Uso de algemas – Súmula Vinculante 11
Após examinar o HC, o Plenário do STF julgou improcedente uma Reclamação (Rcl 7814), também ajuizada por Rodrigo Quintella, contra a parte final do mesmo decreto de prisão preventiva expedido pela 7ª Vara Criminal da Seção Judiciária do Rio de Janeiro. De acordo com a defesa, o magistrado federal teria autorizado o uso de algemas, em violação à Súmula Vinculante nº 11, do STF*.
Além disso, os advogados sustentavam que o decreto não atendeu ao binômio necessidade/utilidade “que acabou por fulminar de morte o princípio e assumir contorno de um direito penal do inimigo em flagrante afronta à dignidade da pessoa humana, incompatível com o regime democrático de direito em que vivemos”. Dessa forma, a defesa pedia a cassação do decreto, por desrespeito à Súmula nº 11 e, com isso, que fosse revogada ou relaxada a prisão preventiva de Quintella.
A relatora, ministra Cármen Lúcia Antunes Rocha, entendeu que a 7ª Vara Criminal autorizou o uso de algemas, mas não o determinou. Para a ministra, o ato questionado deixou à descrição da autoridade policial – que efetivamente haveria de cumprir a decisão tendo em vista as circunstâncias do momento da prisão – o uso de algemas.

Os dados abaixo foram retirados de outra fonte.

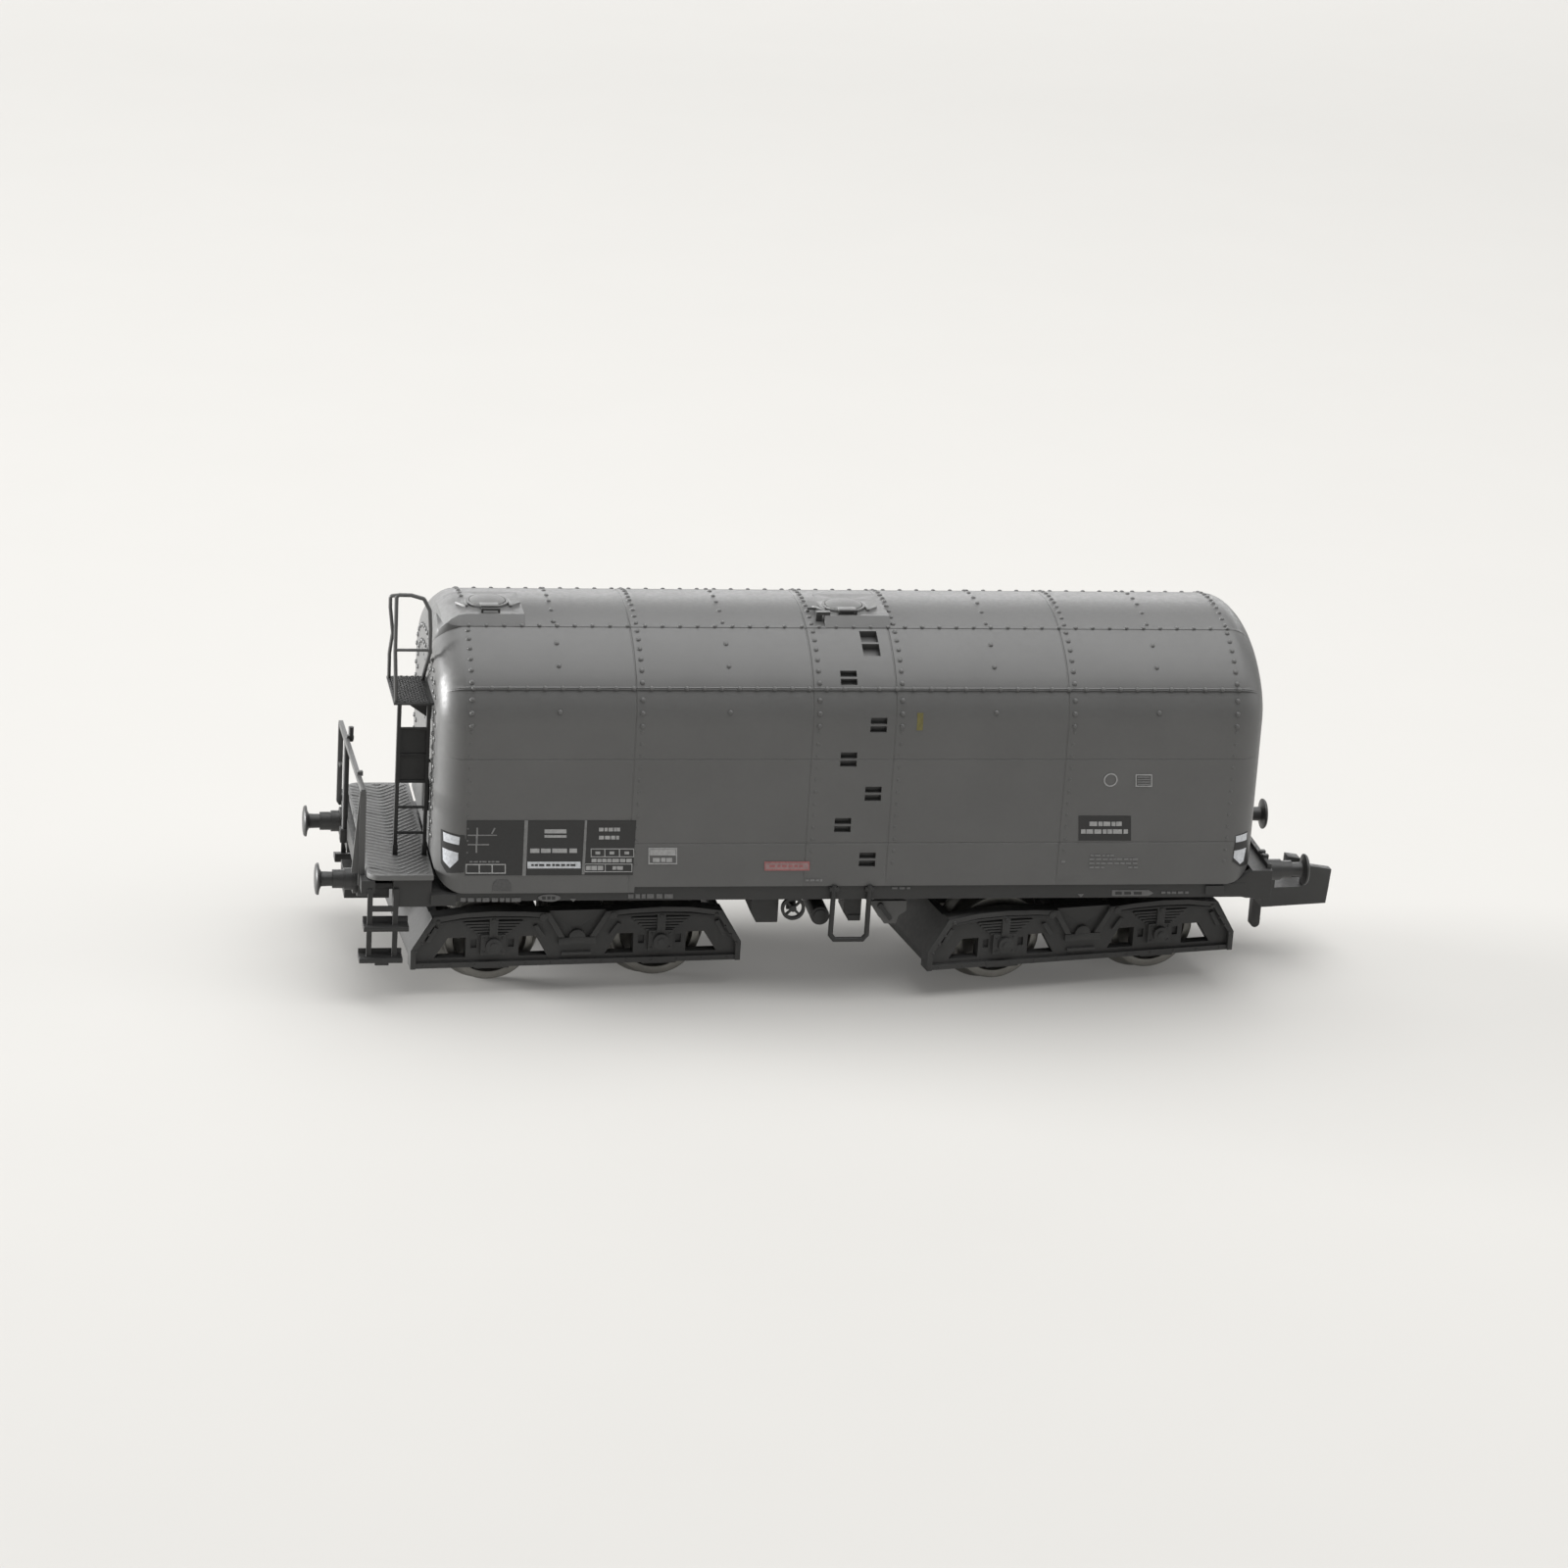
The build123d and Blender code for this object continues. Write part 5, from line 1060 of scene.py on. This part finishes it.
def build_landing_tread():
    """Crossing bars of an expanded-metal tread, cut to the landing's outline."""
    landing = nodes["ladder_landing"]
    points = [landing.matrix_world @ v.co for v in landing.data.vertices]
    x0, x1 = min(v.x for v in points) / MM, max(v.x for v in points) / MM
    y0, y1 = min(v.y for v in points) / MM, max(v.y for v in points) / MM
    top = max(v.z for v in points) / MM
    bm = bmesh.new()
    for slope in (1, -1):
        for start_y in np.arange(y0 - 6, y1 + 6, TREAD_PITCH):
            run = []
            for x in np.arange(x0 + TREAD_MARGIN, x1 - 0.2, 0.05):
                y = start_y + slope * (x - x0) * TREAD_SLOPE
                if y0 + TREAD_MARGIN < y < y1 - TREAD_MARGIN:
                    run.append((float(x), float(y)))
            if len(run) > 2:
                add_tread_bar(bm, run[0], run[-1], top)
    finish_mesh("landing_tread", bm, "landing_dark", sharp_angle=35)


build_landing_tread()

# --------------------------- dark tubes of painted shade under the top flange, and bolts on the bogie sides
# (distance from the bogie centre, height); each is repeated towards both ends
SHADE_TUBE_PATH = ((2.45, 5.45), (3.7, 5.53), (5.62, 5.58), (7.6, 5.50), (9.35, 5.28))
SHADE_TUBE_BOLTS = ((2.45, 5.45), (5.62, 5.42), (9.35, 5.42))
STRAP_BOLTS = ((9.95, 4.55), (10.35, 3.95), (10.75, 3.35))   # down the sloped end strap
SHADE_TUBE_Y, SHADE_TUBE_RADIUS = 7.30, 0.11
CLUSTER_SPACING = 11.25             # between the two groups of four bolts on a side


def build_bogie_details(tag, centre_x, yaw):
    cos_yaw, sin_yaw = math.cos(math.radians(yaw)), math.sin(math.radians(yaw))
    shade_tubes = bmesh.new()
    bolts = bmesh.new()

    def turned(along, y, z):
        return (centre_x + along * cos_yaw - y * sin_yaw, along * sin_yaw + y * cos_yaw, z)

    def add_bolt(side, along, y, z, radius, height, segments=10):
        add_dome(bolts, turned(along, side * y, z), (-sin_yaw * side, cos_yaw * side, 0),
                 radius, height, segments)

    for side in (-1, 1):
        for end in (-1, 1):
            # dark tube put in as painted shade, where the top flange shades the frame below it
            path = [turned(end * along, side * SHADE_TUBE_Y, z) for along, z in SHADE_TUBE_PATH]
            add_tube(shade_tubes, smooth_path(path, radius=0.5, steps=4), SHADE_TUBE_RADIUS)
            for along, z in SHADE_TUBE_BOLTS:
                add_bolt(side, end * along, 7.38, z, radius=0.17, height=0.10, segments=12)
            for along, z in STRAP_BOLTS:
                add_bolt(side, end * along, 7.40, z, radius=0.10, height=0.07)
            for offset in (-0.62, 0.62):
                for z in (3.15, 4.15):
                    add_bolt(side, end * CLUSTER_SPACING / 2 + offset, 7.30, z,
                             radius=0.09, height=0.06)
        # row along the bottom flange
        for along in np.arange(-10.2, 10.3, 1.7):
            add_bolt(side, float(along), 7.28, 2.28, radius=0.08, height=0.05)
    body = "bogie_" + tag
    finish_mesh("painted_shade_tubes_" + tag, shade_tubes, "detail_black", body=body)
    finish_mesh("bogie_bolts_" + tag, bolts, "bogie_plastic", body=body)


build_bogie_details("a", centre_x=-16.8, yaw=3.3)
build_bogie_details("b", centre_x=16.8, yaw=9.0)

# ---------------------------------------------------------------- CAD pieces
SPECIAL_MATERIAL = {"ladder_landing": "landing_dark", "manhole_lid_end": "lid_grey",
                    "manhole_lid_middle": "lid_grey"}
EDGE_WIDTH = 0.035
SPECIAL_EDGE_WIDTH = {"bogie_frame_a": 0.05, "bogie_frame_b": 0.05, "underframe": 0.05,
                      "coupler_head_b": 0.06}


def finish_cad_piece(name, piece, slot):
    """Material, soft edges and smooth shading for a CAD piece."""
    piece.data.materials.clear()
    piece.data.materials.append(materials[SPECIAL_MATERIAL.get(name, slot)])
    piece.data.shade_smooth()
    weld = piece.modifiers.new("weld", "WELD")
    weld.merge_threshold = 4e-7
    edge = piece.modifiers.new("edge", "BEVEL")
    edge.width = SPECIAL_EDGE_WIDTH.get(name, EDGE_WIDTH) * MM
    edge.segments = 2
    edge.limit_method = "ANGLE"
    edge.angle_limit = math.radians(40)
    edge.use_clamp_overlap = True
    edge.miter_outer = "MITER_SHARP"
    edge.harden_normals = False
    normals = piece.modifiers.new("normals", "WEIGHTED_NORMAL")
    normals.keep_sharp = False
    normals.weight = 50


slots = {s["node"]: s["material_slot"] for s in frame["record"]["subparts"]}
for name, piece in nodes.items():
    finish_cad_piece(name, piece, slots[name])

# -------------------------------------------------------------------- camera
CAMERA_LOCATION = (-0.05792, -0.29693, 0.11957)
CAMERA_ROTATION = ((0.98455, 0.00128, -0.17508),
                   (-0.16507, 0.34001, -0.92582),
                   (0.05834, 0.94041, 0.33497))

camera_data = bpy.data.cameras.new("camera")
camera = bpy.data.objects.new("camera", camera_data)
scene.collection.objects.link(camera)
camera_data.lens = 109.155
camera_data.sensor_width = 36.0
camera_data.clip_start = 0.005
camera_data.clip_end = 20.0
camera.matrix_world = (Matrix.Translation(Vector(CAMERA_LOCATION))
                       @ Matrix(CAMERA_ROTATION).to_4x4())
scene.camera = camera


# ----------------------------------------------------------- floor and light
def floor_paper():
    """Matt paper with a painted pool of light: its colour darkens away from the wagon. It also
    glows faintly, a painted glow that lifts the shadows on it.
    """
    material, tree, shader = new_material("floor_paper")
    coords = object_coords(tree)
    mottle = noise(tree, coords, scale=60.0)
    distance = tree.nodes.new("ShaderNodeVectorMath")
    distance.operation = "LENGTH"
    tree.links.new(coords, distance.inputs[0])
    # painted pool of light: the paper is given a lighter colour near the wagon
    painted_light_pool = remap(tree, distance.outputs["Value"], source=(0.03, 0.30), target=(0.93, 0.77))
    mottle = remap(tree, mottle, source=(0.3, 0.7), target=(0.995, 1.005))
    set_colour(tree, shader, (0.555, 0.545, 0.525),
               calculate(tree, "MULTIPLY", painted_light_pool, mottle))
    shader.inputs["Roughness"].default_value = 0.9
    shader.inputs["Specular IOR Level"].default_value = 0.1
    # painted glow: the floor emits a little light of its own
    shader.inputs["Emission Color"].default_value = (1.0, 0.985, 0.955, 1.0)
    shader.inputs["Emission Strength"].default_value = 0.09
    return material


def build_floor():
    bm = bmesh.new()
    bmesh.ops.create_grid(bm, x_segments=4, y_segments=4, size=2.5)
    mesh = bpy.data.meshes.new("floor")
    bm.to_mesh(mesh)
    bm.free()
    floor = bpy.data.objects.new("floor", mesh)
    scene.collection.objects.link(floor)
    mesh.materials.append(floor_paper())


build_floor()

world = bpy.data.worlds.new("studio")
scene.world = world
world.use_nodes = True
background = world.node_tree.nodes["Background"]
background.inputs["Color"].default_value = (1.0, 1.0, 0.985, 1.0)
background.inputs["Strength"].default_value = 0.25


def area_light(name, location, target, size, power):
    """Rectangular light of (width, height) aimed at a target."""
    data = bpy.data.lights.new(name, "AREA")
    data.shape = "RECTANGLE"
    data.size, data.size_y = size
    data.energy = power
    light = bpy.data.objects.new(name, data)
    scene.collection.objects.link(light)
    light.location = location
    aim = Vector(target) - Vector(location)
    light.rotation_euler = aim.to_track_quat("-Z", "Y").to_euler()


area_light("top", location=(0.10, 0.05, 0.66), target=(0, 0, 0.01), size=(1.0, 0.8), power=6.9)
area_light("back", location=(0.02, 0.60, 0.15), target=(0, 0, 0.024), size=(0.9, 0.12),
           power=1.6)
area_light("left", location=(-0.74, 0.20, 0.10), target=(-0.02, 0, 0.012), size=(0.35, 0.16),
           power=11.5)
area_light("right", location=(0.70, -0.02, 0.30), target=(0, 0, 0.015), size=(0.5, 0.5),
           power=1.0)

scene.view_settings.view_transform = "Standard"
scene.view_settings.look = "None"
scene.view_settings.exposure = 0.0
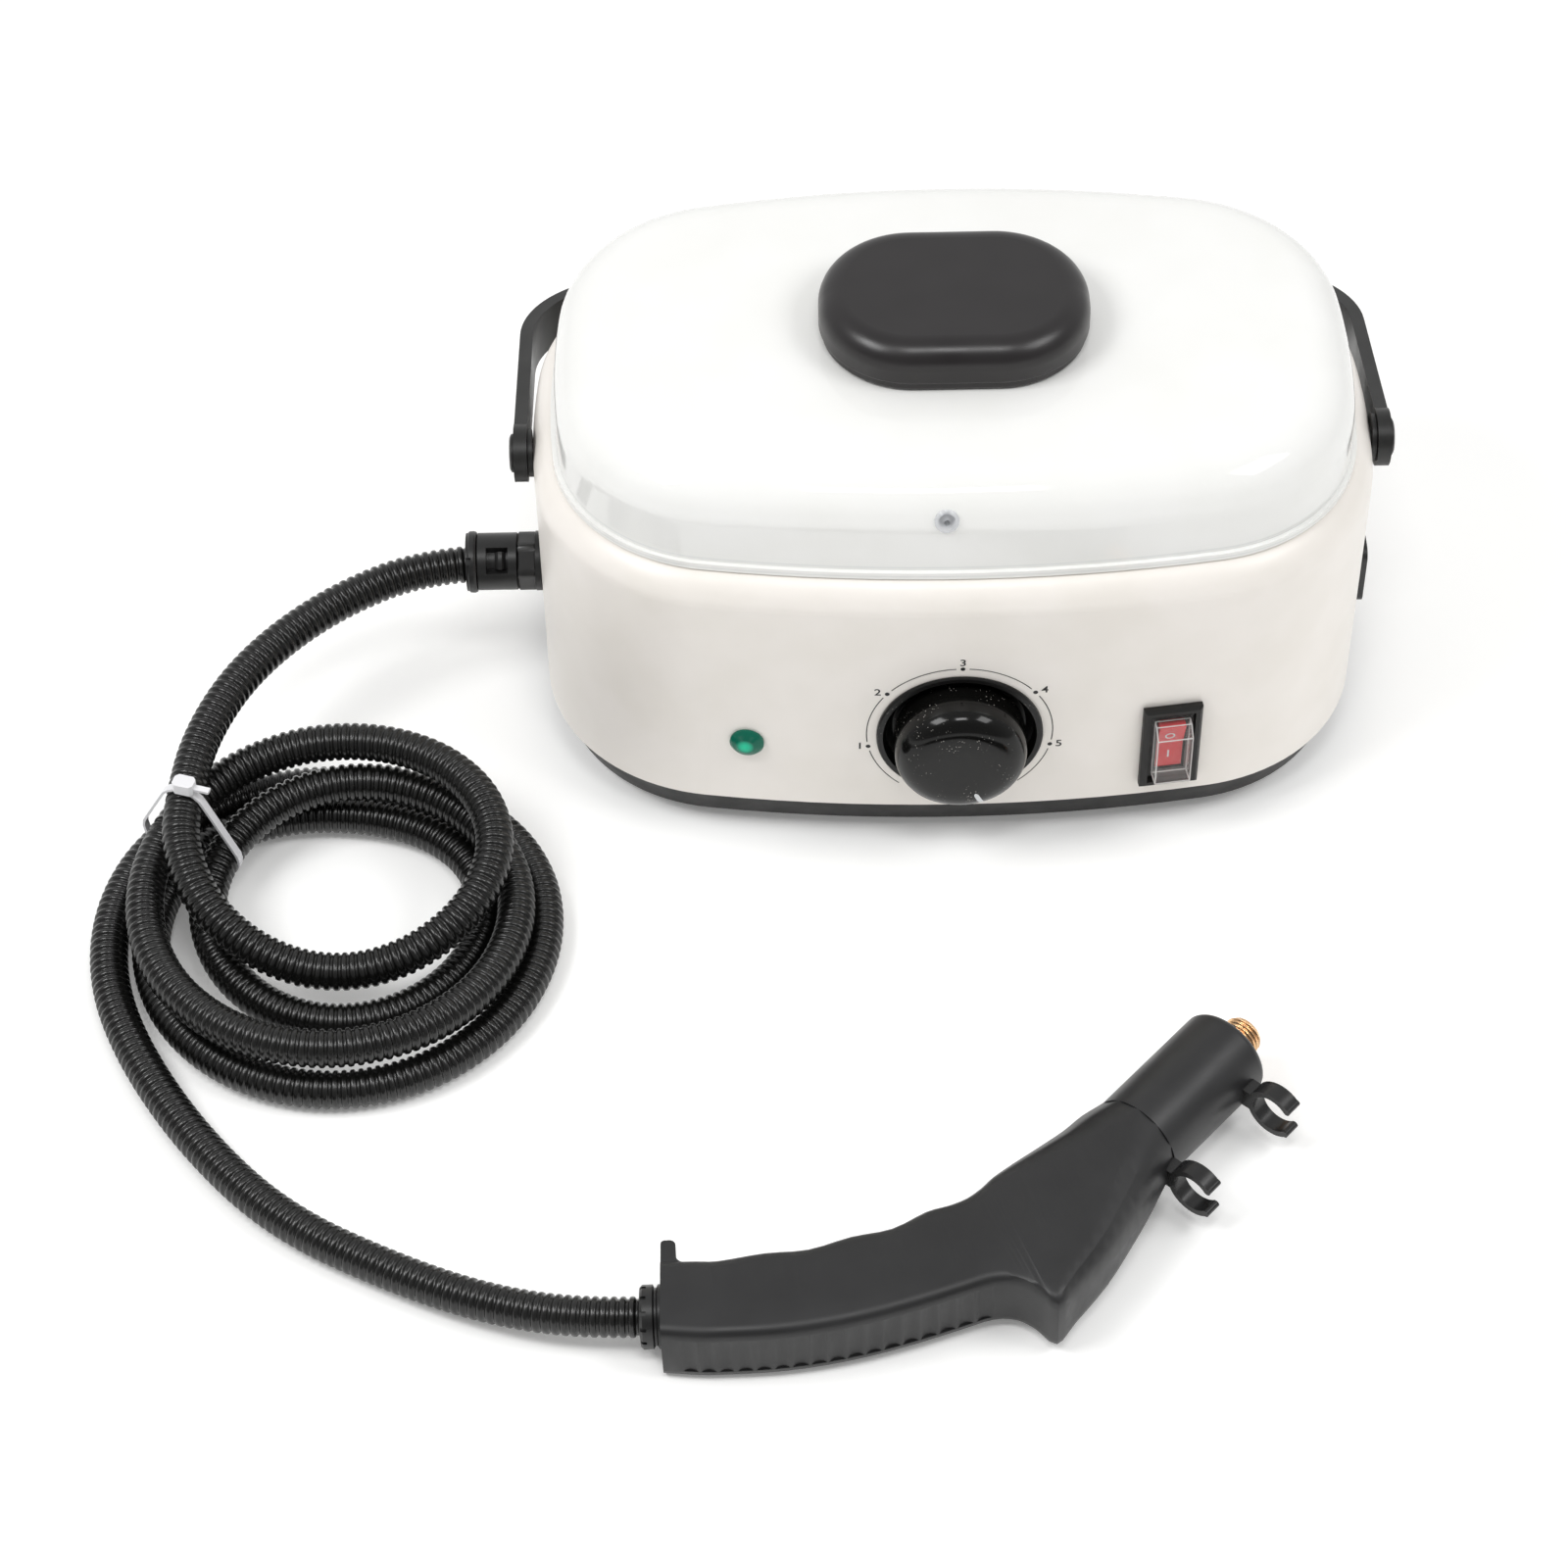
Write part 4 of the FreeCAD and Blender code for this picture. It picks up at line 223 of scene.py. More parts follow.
# Natural polypropylene of the tank: a cooler, slightly waxy white.
TANK = moulded("polypropylene_natural_white", "#F4F4F1", "#F9F9F7", 0.36, 1.6, 0.003, ior=1.49)
# Clarified polypropylene of the lid: clear with a milky cast, ripples from moulding that bend its highlights, and
# painted shade lines for the faint steps round its rim.
LID_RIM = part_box("lid")[0].z
LID = see_through("polypropylene_clarified_lid", "#FAFAF7", "#FDFDFB", 0.86, 0.99, 0.05, 34.0, 0.10,
                  rim=(LID_RIM, LID_RIM + 13.0 * MM))
# Spark-eroded black ABS of the steam gun's grip: an even satin that shows pale where the light grazes it.
GRIP = moulded("abs_black_spark_eroded", "#171718", "#1D1D1E", 0.41, 0.55, 0.010, ior=1.53)
# Black ABS of the barrel sleeve: the same grain, worn a little smoother.
BARREL = moulded("abs_black_fine_grain", "#1B1B1C", "#232324", 0.38, 0.6, 0.009, ior=1.53)
# Black ABS of the lid's knob: a warm black with a soft sheen along its lip.
KNOB = moulded("abs_black_satin_knob", "#191617", "#1E1B1C", 0.31, 0.7, 0.003, ior=1.53)
# Polished black phenolic of the dial: deep gloss with dust on it.
DIAL = moulded("phenolic_black_gloss", "#0A0A09", "#0E0E0D", 0.13, 1.5, 0.002, ior=1.36, dust=0.6)
# The same phenolic in the recess round the dial: satin, with dust that has settled in it.
RECESS = moulded("phenolic_black_satin", "#0A0A09", "#0F0E0E", 0.36, 1.0, 0.006, ior=1.36, dust=0.35)
# Black polypropylene of the base, handle and recess: a plain satin.
BLACK = moulded("polypropylene_black_satin", "#191918", "#20201F", 0.4, 0.8, 0.006, ior=1.49)
# The same polypropylene at the base: a darker, drier copy with painted shade, with the grain of its mould.
BLACK_BASE_SHADED = moulded("polypropylene_black_base_painted_shade", "#0B0A09", "#100F0E", 0.5, 0.8, 0.008, ior=1.36)
# Glass-filled black nylon of the gland, collar and inlet: duller, with a coarse dry grain.
NYLON = moulded("nylon_black_glass_filled", "#131313", "#1B1B1B", 0.36, 0.45, 0.010, ior=1.53)
# Black polyamide conduit: extruded, so it is smooth and has a greasy shine on every rib.
HOSE = moulded("polyamide_conduit_black", "#0C0C0B", "#121211", 0.25, 2.0, 0.004, ior=1.53)
# Clips of black polyoxymethylene: springy and a little glossier than the barrel.
CLIPS = moulded("polyoxymethylene_black", "#181818", "#202020", 0.27, 1.0, 0.004, ior=1.48)
# Natural nylon of the cable tie: milky white and slightly translucent.
TIE = moulded("nylon_natural_white", "#DDDDE0", "#E9E9EB", 0.34, 0.9, 0.006, ior=1.53)
# Textured black ABS of the switch frame: greyer, with dust in its grain.
FRAME = moulded("abs_black_textured_frame", "#0F0E0D", "#151412", 0.45, 0.6, 0.012, ior=1.4, dust=0.10)
# Neoprene of the feet and pump cradles: matt, almost without shine.
RUBBER = moulded("neoprene_black_matt", "#121212", "#1A1A1A", 0.8, 0.5, 0.02, ior=1.52)
# Milky silicone tube.
SILICONE = moulded("silicone_tube_milky", "#D6D6D0", "#E4E4DE", 0.5, 1.5, 0.008, ior=1.41)
# White nylon of the standoffs.
WHITE_NYLON = moulded("nylon_white_plain", "#DADAD6", "#E6E6E2", 0.42, 1.0, 0.008, ior=1.53)
# Translucent soft plug of the steam vent: grey where the light doesn't come through it.
VENT = see_through("elastomer_clear_vent", "#D5D8DD", "#E2E4E8", 0.35, 0.9, 0.15, 5.0, 0.05)
# Glass-epoxy circuit board: dark green with a woven unevenness.
BOARD = moulded("glass_epoxy_board_green", "#0F3A22", "#18502F", 0.38, 0.6, 0.012, ior=1.55)
# Phenolic body of the dial's regulator: tan, pressed.
REGULATOR = moulded("phenolic_tan_pressed", "#8A7A5C", "#9C8B6B", 0.5, 0.8, 0.012, ior=1.6)
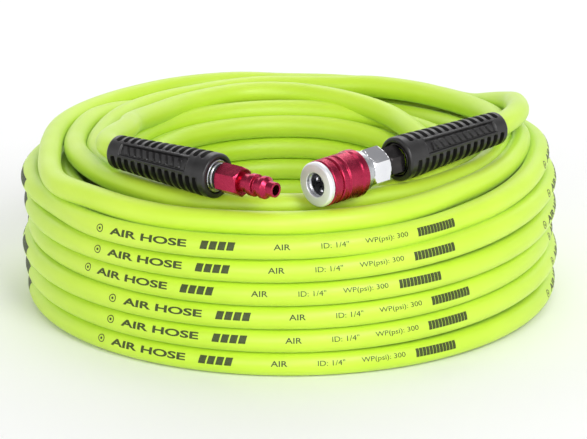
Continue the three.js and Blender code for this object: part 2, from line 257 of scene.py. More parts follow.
def eased(points, held_start, held_end, rounds):
    """Rounds off small kinks, but leaves the straight ends inside the fittings where they are."""
    points = list(points)
    last = len(points) - held_end
    for _ in range(rounds):
        moved = points[:]
        for i in range(held_start, last):
            moved[i] = (points[i - 1] + points[i + 1]) * 0.25 + points[i] * 0.5
        points = moved
    return points


PLUG_AXIS = direction(PLUG_AZIMUTH, 0)
COUPLER_BACK = direction(COUPLER_AZIMUTH, COUPLER_RISE)
COUPLER_END = COUPLER_NOSE + COUPLER_BACK * COUPLER_LENGTH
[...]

“Sob tal aspecto nada se percebe no conteúdo da decisão de abusivo ou desrespeitoso à súmula”, afirmou a relatora, ao votar pela improcedência da Reclamação. Por fim, a ministra observou que o uso de algemas não foi abolido no exercício jurídico policial brasileiro, mas a partir da edição da Súmula nº 11 há limitação a abusos em razão de desproporcionalidade na maioria das vezes. A decisão foi unânime.